(Job) Copy out each line in the material below that has the word "scene".
--- START Data shown ---
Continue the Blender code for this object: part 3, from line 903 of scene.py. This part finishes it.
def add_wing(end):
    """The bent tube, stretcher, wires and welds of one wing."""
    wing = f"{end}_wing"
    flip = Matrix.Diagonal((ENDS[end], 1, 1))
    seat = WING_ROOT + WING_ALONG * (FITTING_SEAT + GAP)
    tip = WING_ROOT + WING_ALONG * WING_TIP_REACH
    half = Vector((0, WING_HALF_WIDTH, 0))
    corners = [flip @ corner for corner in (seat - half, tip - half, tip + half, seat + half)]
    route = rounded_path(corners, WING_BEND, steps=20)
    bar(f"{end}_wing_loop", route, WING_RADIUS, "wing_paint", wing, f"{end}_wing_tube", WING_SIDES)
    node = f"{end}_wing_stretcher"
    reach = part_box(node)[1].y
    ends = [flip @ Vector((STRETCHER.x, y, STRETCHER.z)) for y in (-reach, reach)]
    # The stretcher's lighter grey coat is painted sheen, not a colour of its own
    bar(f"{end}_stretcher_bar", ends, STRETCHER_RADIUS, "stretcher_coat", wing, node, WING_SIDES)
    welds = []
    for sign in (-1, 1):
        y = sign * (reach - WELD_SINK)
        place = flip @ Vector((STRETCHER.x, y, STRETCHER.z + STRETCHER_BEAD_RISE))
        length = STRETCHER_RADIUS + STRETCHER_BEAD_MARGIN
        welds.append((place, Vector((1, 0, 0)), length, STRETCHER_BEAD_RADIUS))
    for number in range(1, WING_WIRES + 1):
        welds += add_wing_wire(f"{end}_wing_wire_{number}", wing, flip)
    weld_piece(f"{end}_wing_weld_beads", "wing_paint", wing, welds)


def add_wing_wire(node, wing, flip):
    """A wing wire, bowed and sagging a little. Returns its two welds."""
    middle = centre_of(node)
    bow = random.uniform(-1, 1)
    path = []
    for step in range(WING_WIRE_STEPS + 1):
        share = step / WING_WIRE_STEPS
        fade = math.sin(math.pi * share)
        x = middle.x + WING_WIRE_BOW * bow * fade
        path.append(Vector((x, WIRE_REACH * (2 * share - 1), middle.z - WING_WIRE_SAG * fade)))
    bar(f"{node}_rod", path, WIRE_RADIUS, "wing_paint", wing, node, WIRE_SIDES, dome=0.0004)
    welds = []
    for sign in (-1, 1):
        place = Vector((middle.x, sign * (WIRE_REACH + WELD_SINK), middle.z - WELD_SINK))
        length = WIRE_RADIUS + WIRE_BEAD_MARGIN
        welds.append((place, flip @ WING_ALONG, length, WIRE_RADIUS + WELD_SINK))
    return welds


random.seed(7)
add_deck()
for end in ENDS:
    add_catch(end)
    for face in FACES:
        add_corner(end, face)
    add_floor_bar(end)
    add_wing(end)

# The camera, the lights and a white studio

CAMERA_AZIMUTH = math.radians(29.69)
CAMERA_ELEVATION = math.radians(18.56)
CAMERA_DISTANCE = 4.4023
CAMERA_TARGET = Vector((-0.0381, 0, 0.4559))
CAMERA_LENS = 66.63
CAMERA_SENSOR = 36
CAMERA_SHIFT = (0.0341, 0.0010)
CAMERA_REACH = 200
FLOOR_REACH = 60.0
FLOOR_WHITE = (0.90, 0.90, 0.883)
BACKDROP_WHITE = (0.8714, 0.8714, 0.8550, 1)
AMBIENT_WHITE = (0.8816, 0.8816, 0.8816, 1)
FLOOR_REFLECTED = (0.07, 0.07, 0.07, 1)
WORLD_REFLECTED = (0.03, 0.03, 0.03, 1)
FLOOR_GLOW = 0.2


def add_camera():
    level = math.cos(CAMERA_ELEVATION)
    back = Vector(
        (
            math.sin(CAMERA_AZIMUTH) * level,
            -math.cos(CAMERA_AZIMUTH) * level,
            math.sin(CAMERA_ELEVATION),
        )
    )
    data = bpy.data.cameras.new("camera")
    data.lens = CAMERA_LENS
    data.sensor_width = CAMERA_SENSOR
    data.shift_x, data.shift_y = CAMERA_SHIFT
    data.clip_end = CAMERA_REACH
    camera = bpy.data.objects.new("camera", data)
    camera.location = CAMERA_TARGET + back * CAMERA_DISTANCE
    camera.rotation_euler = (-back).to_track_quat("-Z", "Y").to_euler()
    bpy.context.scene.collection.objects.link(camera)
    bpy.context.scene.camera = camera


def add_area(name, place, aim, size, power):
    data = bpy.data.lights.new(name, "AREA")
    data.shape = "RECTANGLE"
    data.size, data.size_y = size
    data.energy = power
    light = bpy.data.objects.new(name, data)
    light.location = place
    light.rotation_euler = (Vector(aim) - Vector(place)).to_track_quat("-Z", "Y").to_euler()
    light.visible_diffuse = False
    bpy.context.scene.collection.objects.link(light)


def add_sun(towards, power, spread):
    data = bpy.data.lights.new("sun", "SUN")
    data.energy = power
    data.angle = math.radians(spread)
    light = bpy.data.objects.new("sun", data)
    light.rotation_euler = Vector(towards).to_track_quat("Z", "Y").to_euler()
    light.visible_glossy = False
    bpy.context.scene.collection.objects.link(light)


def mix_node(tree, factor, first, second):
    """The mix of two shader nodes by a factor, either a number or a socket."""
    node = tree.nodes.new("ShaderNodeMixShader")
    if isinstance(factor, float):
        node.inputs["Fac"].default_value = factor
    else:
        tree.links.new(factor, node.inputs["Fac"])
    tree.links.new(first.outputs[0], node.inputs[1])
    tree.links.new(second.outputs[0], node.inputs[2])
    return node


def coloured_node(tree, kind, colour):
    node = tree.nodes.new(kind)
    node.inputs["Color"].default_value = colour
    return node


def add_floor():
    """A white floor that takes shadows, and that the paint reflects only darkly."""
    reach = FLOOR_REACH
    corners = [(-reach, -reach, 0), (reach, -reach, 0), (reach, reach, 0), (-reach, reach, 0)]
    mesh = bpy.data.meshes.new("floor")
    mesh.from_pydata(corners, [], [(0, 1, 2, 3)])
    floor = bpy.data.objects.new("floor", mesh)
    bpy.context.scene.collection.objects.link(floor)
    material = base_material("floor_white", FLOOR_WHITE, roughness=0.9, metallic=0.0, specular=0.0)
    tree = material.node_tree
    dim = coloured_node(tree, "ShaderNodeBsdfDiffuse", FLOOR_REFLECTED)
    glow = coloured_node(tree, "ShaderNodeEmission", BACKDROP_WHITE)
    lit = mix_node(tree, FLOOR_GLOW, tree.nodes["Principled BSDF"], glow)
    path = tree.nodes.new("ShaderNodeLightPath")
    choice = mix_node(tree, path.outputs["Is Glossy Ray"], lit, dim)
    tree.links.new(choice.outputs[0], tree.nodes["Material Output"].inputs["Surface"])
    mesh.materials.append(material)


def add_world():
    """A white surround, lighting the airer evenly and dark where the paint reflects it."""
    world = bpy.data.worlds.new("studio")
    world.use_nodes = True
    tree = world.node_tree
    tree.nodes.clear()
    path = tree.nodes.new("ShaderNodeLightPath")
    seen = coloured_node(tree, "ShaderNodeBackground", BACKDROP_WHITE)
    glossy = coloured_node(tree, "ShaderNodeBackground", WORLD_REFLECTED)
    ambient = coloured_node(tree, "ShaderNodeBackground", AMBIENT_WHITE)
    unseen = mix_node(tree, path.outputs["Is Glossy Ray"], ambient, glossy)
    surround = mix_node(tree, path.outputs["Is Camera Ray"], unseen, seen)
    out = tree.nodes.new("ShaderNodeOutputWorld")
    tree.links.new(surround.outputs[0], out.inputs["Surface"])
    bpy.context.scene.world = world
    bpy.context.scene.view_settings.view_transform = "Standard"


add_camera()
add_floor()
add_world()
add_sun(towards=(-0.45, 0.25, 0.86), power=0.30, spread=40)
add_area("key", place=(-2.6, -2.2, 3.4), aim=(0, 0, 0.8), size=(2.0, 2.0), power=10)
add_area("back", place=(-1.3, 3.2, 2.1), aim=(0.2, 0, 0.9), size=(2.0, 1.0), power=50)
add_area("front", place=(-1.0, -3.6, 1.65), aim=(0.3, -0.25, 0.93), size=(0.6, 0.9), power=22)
--- END Data shown ---
(Answer for this exercise)
Continue the Blender code for this object: part 3, from line 903 of scene.py. This part finishes it.
    bpy.context.scene.collection.objects.link(camera)
    bpy.context.scene.camera = camera
    bpy.context.scene.collection.objects.link(light)
    bpy.context.scene.collection.objects.link(light)
    bpy.context.scene.collection.objects.link(floor)
    bpy.context.scene.world = world
    bpy.context.scene.view_settings.view_transform = "Standard"